The main subsea factories in the green field factory will be:
• Subsea to host factory for debottlenecking
• Extended reach factory to enable long oil/gas tiebacks
• Deepwater factory
• Heavy oil factory
• Arctic factory.
Flow assurance will in many of the potential business cases be as important as the subsea processing solutions. How can we ensure transport quality of the gas and oil which minimizes risk for hydrate or wax plugging of the pipeline system? New technologies being important for the green field factories will be subsea coalescer, compact separation technology, gas treatment including dewpointing, high-capacity boosting, dual boost, high viscosity pumping and cold flow oil transport.
For the future beyond 2020 we are talking about subsea factories enabling processing and transport to marked specifications.
There might be a need in arctic field developments and for fields aiming to utilize existing gas transport system with established water- and hydrocarbon dew point specification.
Q.Are there plans to apply any of Statoil’s deepwater subsea facility developments to projects in the Gulf of Mexico and/or offshore Brazil?
A.Processing on the seabed could open up areas that are not currently accessible with traditional technology. A big effort is now being made to complete the final step on the way towards a subsea factory. The current generation of technology elements in the “facilities” category is being qualified typically to 3,000 m water depth.
Also, to further develop subsea production and processing systems, including subsea factories, towards more remote as well as deeper locations new elements will need to be developed and qualified such as.

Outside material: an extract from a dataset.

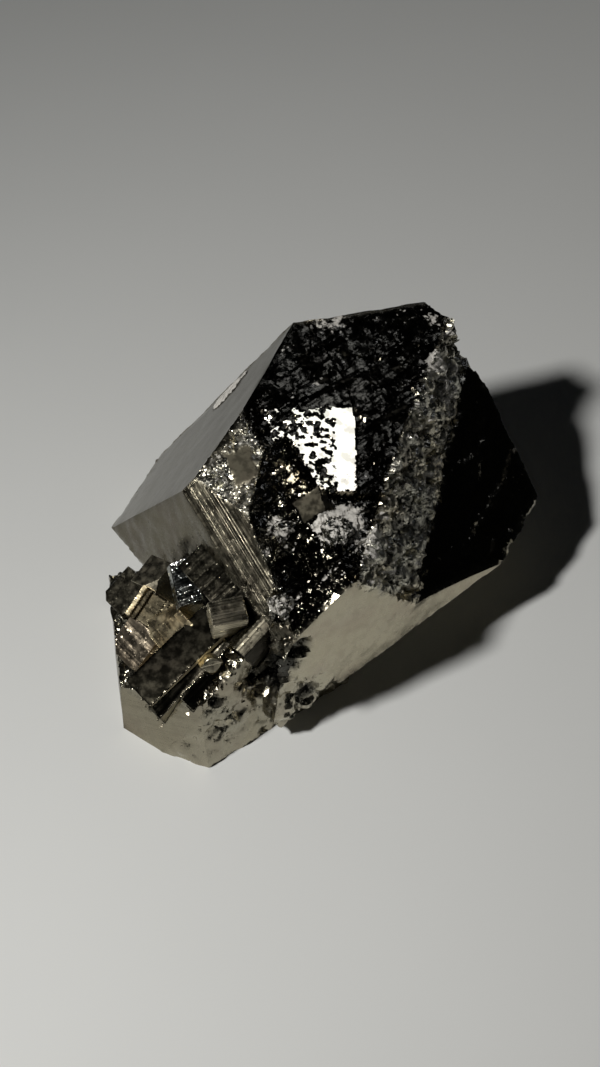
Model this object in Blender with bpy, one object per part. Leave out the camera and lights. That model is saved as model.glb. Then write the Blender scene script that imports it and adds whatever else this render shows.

• Subsea ‘hubs’ – More complex manifold designs enabling new field tie-ins subsea
• Subsea storage of both oil and chemicals
• More sophisticated separation and processing equipment, including high-efficiency hydrocarbon and water dewpointing, gas sweetening, crude oil treatment/polishing, improved seawater and produced water treatment and monitoring, and new local power generating concepts
• Fit for purpose IMR concepts (techniques, vessels, autonomous underwater vessels).
About Øistein Bøe.Bøe holds a PhD in Applied Mathematics from the University of Bergen. From 1987 to 1990 he worked for IBM, and then became a reservoir engineering for Hydro, which since has become part of Statoil. He has spent the past 15 years in management and advisory position at the operator.